Making Hydrogen Power a Reality

Underpinned by a global shift of regulators, investors, and consumers toward decarbonisation, hydrogen (H2) is receiving unprecedented interest and investments. At the beginning of 2021, over 30 countries have released hydrogen roadmaps, the industry has announced more than 200 hydrogen projects and ambitious investment plans, and governments worldwide have committed more than USD 70 billion in public funding. This momentum exists along the entire value chain and is accelerating cost reductions for hydrogen production, transmission, distribution, retail, and end applications. Similarly, having grown from 60 to over 100 members since 2020, the Hydrogen Council now represents more than 6.6 trillion in market capitalisation and more than 6.5 million employees globally.

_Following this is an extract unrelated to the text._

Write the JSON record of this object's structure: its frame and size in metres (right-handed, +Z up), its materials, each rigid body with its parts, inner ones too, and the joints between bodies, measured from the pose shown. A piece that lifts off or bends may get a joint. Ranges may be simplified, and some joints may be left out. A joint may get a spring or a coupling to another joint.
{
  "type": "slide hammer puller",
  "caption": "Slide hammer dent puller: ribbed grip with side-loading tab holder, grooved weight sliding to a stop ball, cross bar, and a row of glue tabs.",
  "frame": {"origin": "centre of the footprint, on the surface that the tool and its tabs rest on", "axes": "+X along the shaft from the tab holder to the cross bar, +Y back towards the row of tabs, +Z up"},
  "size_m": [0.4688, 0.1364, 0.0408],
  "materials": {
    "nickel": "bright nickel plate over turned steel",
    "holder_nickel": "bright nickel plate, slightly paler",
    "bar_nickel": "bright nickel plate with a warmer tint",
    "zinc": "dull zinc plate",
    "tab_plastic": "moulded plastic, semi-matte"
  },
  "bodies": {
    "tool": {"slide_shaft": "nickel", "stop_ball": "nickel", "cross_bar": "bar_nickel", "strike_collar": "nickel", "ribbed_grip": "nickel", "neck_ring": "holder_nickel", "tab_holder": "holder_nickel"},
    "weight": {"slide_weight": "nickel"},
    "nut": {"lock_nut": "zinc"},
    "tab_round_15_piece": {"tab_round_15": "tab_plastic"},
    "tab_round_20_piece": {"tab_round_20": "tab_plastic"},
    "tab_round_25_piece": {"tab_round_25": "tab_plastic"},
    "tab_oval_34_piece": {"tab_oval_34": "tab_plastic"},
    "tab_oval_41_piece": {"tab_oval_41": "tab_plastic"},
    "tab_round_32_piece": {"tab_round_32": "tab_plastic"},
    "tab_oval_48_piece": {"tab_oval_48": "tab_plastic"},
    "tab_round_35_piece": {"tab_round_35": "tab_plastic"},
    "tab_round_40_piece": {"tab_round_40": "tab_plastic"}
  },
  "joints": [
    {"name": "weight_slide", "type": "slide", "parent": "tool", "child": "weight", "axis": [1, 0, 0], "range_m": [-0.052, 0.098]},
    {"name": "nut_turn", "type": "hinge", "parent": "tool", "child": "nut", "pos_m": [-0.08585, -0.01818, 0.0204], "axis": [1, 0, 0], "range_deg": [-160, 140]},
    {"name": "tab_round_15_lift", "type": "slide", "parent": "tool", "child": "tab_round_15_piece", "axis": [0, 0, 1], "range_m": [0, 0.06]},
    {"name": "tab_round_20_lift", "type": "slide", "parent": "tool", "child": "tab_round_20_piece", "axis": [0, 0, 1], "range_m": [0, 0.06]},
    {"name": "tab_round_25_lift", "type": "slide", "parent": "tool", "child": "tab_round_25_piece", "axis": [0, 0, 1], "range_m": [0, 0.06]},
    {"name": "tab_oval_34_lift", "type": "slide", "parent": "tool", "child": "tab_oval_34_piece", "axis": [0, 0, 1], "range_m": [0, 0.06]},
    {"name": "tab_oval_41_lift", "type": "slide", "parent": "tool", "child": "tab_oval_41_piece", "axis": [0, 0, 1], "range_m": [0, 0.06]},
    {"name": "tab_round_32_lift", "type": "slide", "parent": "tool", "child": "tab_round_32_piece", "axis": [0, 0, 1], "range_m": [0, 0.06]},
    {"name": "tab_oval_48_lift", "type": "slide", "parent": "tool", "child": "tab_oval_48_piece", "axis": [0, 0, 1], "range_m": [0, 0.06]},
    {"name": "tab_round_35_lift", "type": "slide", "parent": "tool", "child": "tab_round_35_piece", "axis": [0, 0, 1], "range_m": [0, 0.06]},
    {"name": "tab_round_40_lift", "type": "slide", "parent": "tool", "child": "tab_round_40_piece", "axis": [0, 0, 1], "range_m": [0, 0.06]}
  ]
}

With the advent of hydrogen giga-scale projects, hydrogen production costs can continue to fall. For renewable hydrogen, the biggest driver is a quicker decline in renewables costs than previously expected, driven by at-scale deployment and low financing costs. 2030 renewable costs could be as much as 15% lower than estimated just a year ago. The strongest reductions are expected in locations with optimal resources such as Australia, Chile, North Africa and the Middle East. But lower renewable costs are not enough: for low-cost clean hydrogen production, value chains for electrolysis and carbon management need to be scaled up. This will not happen on its own: a further step-up of public support is required to bridge the cost gap, develop low-cost renewable capacities and scale-up carbon transportation and storage sites. Such a scale-up will lead to a rapid industrialisation of the electrolyser value chain. The industry has already announced electrolyser capacity increases to over approximately 3 GW per year and will need to scale rapidly beyond that. This scaling can translate into system costs falling faster than previously estimated, hitting USD 480-620 per kilowatt (kW) by 2025 and USD 230-380 per KW by 2030.

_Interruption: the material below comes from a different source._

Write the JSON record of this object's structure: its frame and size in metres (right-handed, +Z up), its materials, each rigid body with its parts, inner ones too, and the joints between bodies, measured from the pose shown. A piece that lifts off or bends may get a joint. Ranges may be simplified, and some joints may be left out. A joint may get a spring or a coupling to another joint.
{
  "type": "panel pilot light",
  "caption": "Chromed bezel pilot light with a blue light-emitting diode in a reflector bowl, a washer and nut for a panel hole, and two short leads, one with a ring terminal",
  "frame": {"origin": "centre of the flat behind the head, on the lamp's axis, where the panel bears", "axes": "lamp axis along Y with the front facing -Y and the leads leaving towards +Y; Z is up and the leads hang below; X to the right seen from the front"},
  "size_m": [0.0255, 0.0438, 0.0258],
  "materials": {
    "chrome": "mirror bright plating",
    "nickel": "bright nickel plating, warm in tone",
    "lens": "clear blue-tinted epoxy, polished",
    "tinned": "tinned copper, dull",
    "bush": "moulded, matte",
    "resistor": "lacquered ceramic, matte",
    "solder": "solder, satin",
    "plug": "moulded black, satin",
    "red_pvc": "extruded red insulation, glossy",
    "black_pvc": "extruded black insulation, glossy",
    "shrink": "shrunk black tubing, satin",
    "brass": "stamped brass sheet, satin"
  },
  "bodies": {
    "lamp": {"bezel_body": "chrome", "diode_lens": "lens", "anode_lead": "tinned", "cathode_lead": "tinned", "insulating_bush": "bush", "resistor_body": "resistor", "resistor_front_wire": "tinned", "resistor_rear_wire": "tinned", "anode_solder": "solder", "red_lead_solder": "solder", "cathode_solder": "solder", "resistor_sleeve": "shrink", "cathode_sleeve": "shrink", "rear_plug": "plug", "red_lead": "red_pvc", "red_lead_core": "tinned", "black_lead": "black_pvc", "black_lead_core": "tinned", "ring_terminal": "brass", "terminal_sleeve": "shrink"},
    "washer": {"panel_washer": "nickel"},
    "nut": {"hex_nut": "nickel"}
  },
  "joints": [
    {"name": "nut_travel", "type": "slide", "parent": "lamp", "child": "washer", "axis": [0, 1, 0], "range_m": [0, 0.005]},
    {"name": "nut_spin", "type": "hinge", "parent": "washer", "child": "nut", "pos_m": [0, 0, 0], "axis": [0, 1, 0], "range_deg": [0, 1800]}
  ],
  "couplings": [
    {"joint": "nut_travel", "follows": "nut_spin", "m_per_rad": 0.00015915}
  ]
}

In the short- to medium-term, the most competitive setup for large-scale clean hydrogen applications involves co-locating hydrogen production on- or near-site. The industry can then use this scaled production to supply the fuel to other hydrogen users in the vicinity, such as refueling stations for trucks and trains, and smaller industrial users. Trucking the fuel to such users typically offers the most competitive form of distribution, with costs below USD 1 per kg of H2. For longer-distance transport by ship, hydrogen needs to be converted to increase its energy density. The cost-optimal solution depends on the targeted end-use, with deciding factors including central versus distributed fueling, the need for reconversion, and purity requirements.

In UK, following a record-breaking heatwave and a High Court ruling that the government’s Net Zero strategy breaches its obligation under the Climate Change Act, it is timely that BEIS (Department for Business, Energy and Industrial Strategy) has just published a suite of hydrogen-related policy updates designed to put more meat on the bones of the Hydrogen Strategy. The update marked the launch of allocation round for green hydrogen projects to receive revenue support under the Hydrogen Business Model, with a joint application window available for those seeking capital support from the Net Zero Hydrogen Fund. As one of the world’s leading support schemes, this is a historic moment for the UK hydrogen economy that will fund an initial 1GW of green hydrogen projects by 2025, as well as helping mobilise thousands of jobs up to £9bn of expected private capital needed to hit 10GW of low carbon hydrogen by 2030. However, a more meticulous approach to policy is needed, which the government has recognised by publishing the Sector Development Action Plan and the first of many planned updates to the Hydrogen Strategy. Alongside this, it announced the appointment of the UK’s first Hydrogen Champion for Industry, Johnson Matthey’s Jane Toogood, who will help coordinate industry investment and deployment.